My dreams are full of missed deadlines
One of the problems of retirement is I'm out of the habit of having looming deadlines. I used to get up at 6:30, ride my bike 20 miles, take a shower, have some breakfast and eat my morning frog before opening the doors of the business at 9. This was repeated every weekday (I finally put my foot down and closed the business on weekends). I was done with anything important long before lunch and then just kind of cruised after that to the business close at 6.
The daily requirements were piled so high that if I slowed a bit they would be over my head but my ADHD side was in heaven. It was a weird kind of happy but it did work for me.
Then I stopped. Now I revel in looking at my empty schedule. Zoe still gets me up at 7 (somehow that girl has a damn watch... wakes me up at 7 and then later in the day finds me wherever I am to tell me it is 3 o'clock and time for dinner) and makes me take her for our mourning trail walk. But we're back before 8:30 and most days I'm done for the day with only the weather to worry about.

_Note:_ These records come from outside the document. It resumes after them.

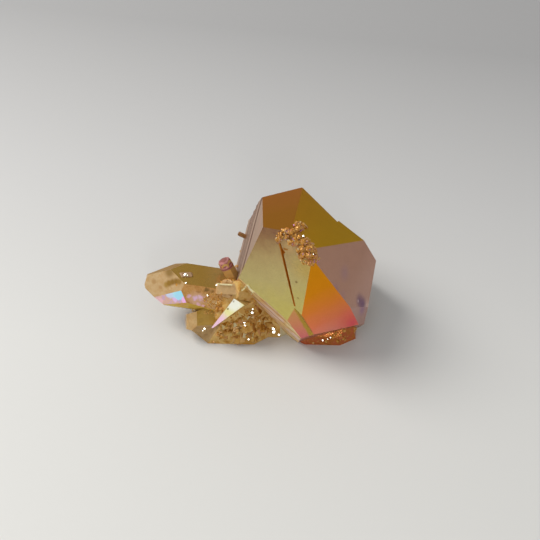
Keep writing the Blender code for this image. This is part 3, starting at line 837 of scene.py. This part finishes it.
class AURA_OT_sprout_cap(bpy.types.Operator):
    """Model the rounded, ribbed cap of the small upright sprout"""
    bl_idname = "aura.sprout_cap"
    bl_label = "Sprout cap"

    def execute(self, context):
        start_clean()
        bpy.ops.mesh.primitive_circle_add(vertices=20, radius=CAP_RADIUS, fill_type="NGON")
        cap = context.object
        bpy.ops.object.mode_set(mode="EDIT")
        radius = CAP_RADIUS
        lift = CAP_RISE / CAP_RINGS
        for step in range(1, CAP_RINGS + 1):
            share = step / CAP_RINGS
            groove = CAP_GROOVE if step % 2 else 1.0
            after = CAP_RADIUS * math.cos(share * CAP_ROUND) ** CAP_BULGE * groove
            bpy.ops.mesh.extrude_region_move(TRANSFORM_OT_translate={"value": (0.0, 0.0, lift)})
            bpy.ops.transform.resize(value=(after / radius, after / radius, 1.0))
            radius = after
        bpy.ops.mesh.select_all(action="SELECT")
        bpy.ops.mesh.normals_make_consistent(inside=False)
        bpy.ops.object.mode_set(mode="OBJECT")
        smooth = cap.modifiers.new("round", "SUBSURF")
        smooth.levels = 1
        smooth.render_levels = 1
        bpy.ops.object.modifier_apply(modifier=smooth.name)
        bpy.ops.object.shade_smooth()
        base = crystal_frame(SPROUT) @ Matrix.Translation((0.0, 0.0, CAP_SEAT))
        cap.matrix_world = Matrix.Diagonal((MM, MM, MM, 1.0)) @ base
        cap.data.materials.append(bpy.data.materials["sprout_cap"])
        settle(cap, "sprout_cap")
        return {"FINISHED"}


class AURA_OT_tip_druse(bpy.types.Operator):
    """Grow the fine druse patch on the tip of the big crystal"""
    bl_idname = "aura.tip_druse"
    bl_label = "Tip druse"

    def execute(self, context):
        settings = context.scene.aura_druse
        rng = random.Random(settings.seed)
        grain = model_grain()
        ground = surface_of(bpy.data.objects["crystals"])
        big = crystal_frame(BIG)
        turn = big.to_3x3()
        down = -(turn @ Vector((0.0, 0.0, 1.0)))
        places = []
        for x, y, spread, count in TIP_PATCHES:
            for _ in range(count):
                around = rng.uniform(0.0, math.tau)
                away = spread * math.sqrt(rng.random())
                own = Vector((x + math.cos(around) * away, y + math.sin(around) * away, 40.0))
                hit, normal, index, far = ground.ray_cast((big @ own) * MM, down)
                if hit is None:
                    continue
                radius = rng.uniform(settings.tip_smallest, settings.tip_largest)
                lean = random_way(rng) * 0.6
                direction = (turn @ Vector((-0.3, 0.0, 1.0)) + normal * 0.4 + lean).normalized()
                places.append((hit, direction, radius, radius * rng.uniform(0.6, 1.2)))
        join_grains(grain, places, rng, "tip_grains", "tip_druse")
        return {"FINISHED"}


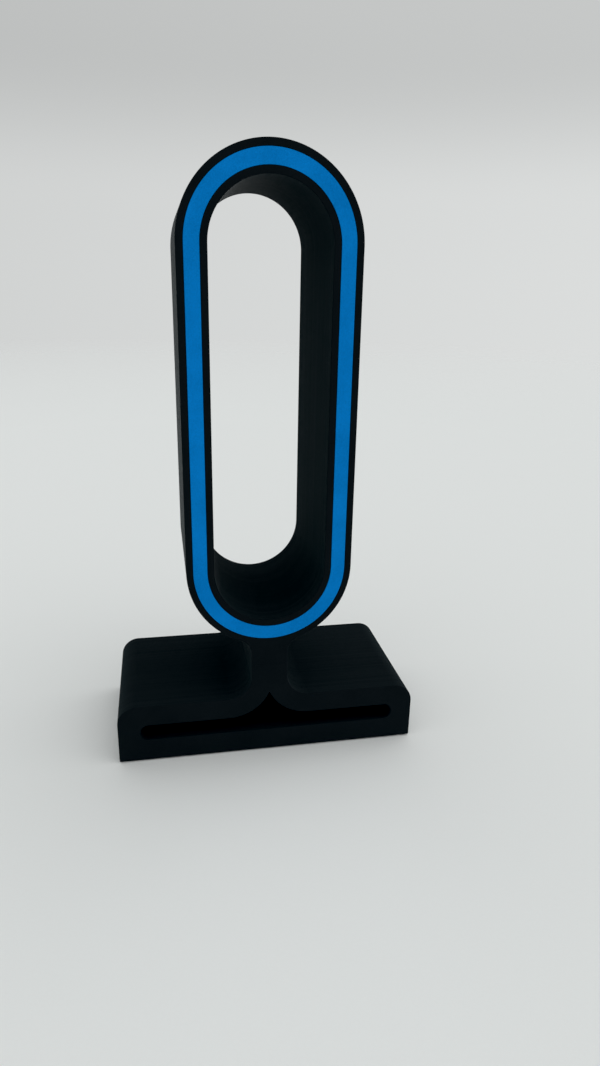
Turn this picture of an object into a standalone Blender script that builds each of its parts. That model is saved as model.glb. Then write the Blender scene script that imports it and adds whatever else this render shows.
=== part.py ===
"""Headphone stand, printed in two black pieces with a blue ring let into the front.

An upright obround loop carries the headband on its top curve. Its short neck stub stands on a wide,
low base, and a tenon under the stub drops into a mortise in the base's neck. Two screws driven from
below hold the joint: each bites in a threaded insert in the tenon. Four thin pads carry the base.

Metres, +Z up, +X to the right and -Y to the front. The origin is on the resting plane, under the
middle of the stand.
"""

import math

import bmesh
import bpy
from mathutils import Vector

# Overall sizes
DEPTH = 0.0665                 # front face to rear face, the same for loop, neck and base
GAP = 0.0003                   # clearance left between two pieces that touch
FRONT_Y = -DEPTH / 2

# Foot pads
PAD_RADIUS = 0.008
PAD_THICKNESS = 0.002
PAD_PROUD = 0.0005             # how far a pad stands below the base's underside
PAD_CHAMFER = 0.0004
PAD_X = 0.054
PAD_Y = 0.021

# Base
UNDERSIDE_Z = PAD_PROUD
BASE_WIDTH = 0.134
BASE_HEIGHT = 0.027
BASE_TOP_Z = UNDERSIDE_Z + BASE_HEIGHT
SHOULDER_RADIUS = 0.0085       # round upper corners of the base
FLOOR_THICKNESS = 0.0102       # below the slot
WEB_THICKNESS = 0.0096         # above the slot and at its ends
SLOT_FLOOR_Z = UNDERSIDE_Z + FLOOR_THICKNESS
SLOT_CEILING_Z = BASE_TOP_Z - WEB_THICKNESS

# Neck
NECK_WIDTH = 0.016
LOWER_FILLET = 0.010           # neck to base
UPPER_FILLET = 0.007           # neck to loop
SEAM_Z = 0.044                 # where the loop's stub stands on the base's neck

# Loop
LOOP_RADIUS = 0.035
LOOP_WALL = 0.0116
LOOP_STRAIGHT = 0.1273
LOOP_RISE = 0.0264             # free height between the base's top and the loop's lowest point
LOOP_LOW_Z = BASE_TOP_Z + LOOP_RISE + LOOP_RADIUS
LOOP_HIGH_Z = LOOP_LOW_Z + LOOP_STRAIGHT

# Ring let into the loop's front face
INLAY_BORDER = 0.00285         # black left outside the ring
INLAY_WIDTH = 0.0059
INLAY_THICKNESS = 0.002
GROOVE_OUTER_RADIUS = LOOP_RADIUS - INLAY_BORDER
GROOVE_INNER_RADIUS = GROOVE_OUTER_RADIUS - INLAY_WIDTH

# Tenon and mortise
TENON_WIDTH = 0.010
TENON_DEPTH = 0.054
TENON_LENGTH = 0.006
TENON_ROOT = 0.004             # how far the tenon's block reaches up into the stub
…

Tomorrow I've got to take her a couple of hours down the road, be there by 9, and try to collect urine and feces from her within an hour of arrival. And to raise the level of stress I've gotten a reminder nearly every day that I've got to respond to or the appointment will be cancelled. I'm guessing they have had some flakes. The event has worked its way into my dreams. I'm out of practice dealing with required events, with people's expectations. It is annoying and screwing up my sleep.
Plus I just realized we're driving east into the sunrise so add to the fact I'm going somewhere I've not been before, on a schedule, and driving into the sun with morning school traffic. UGH. The things I do for canine science.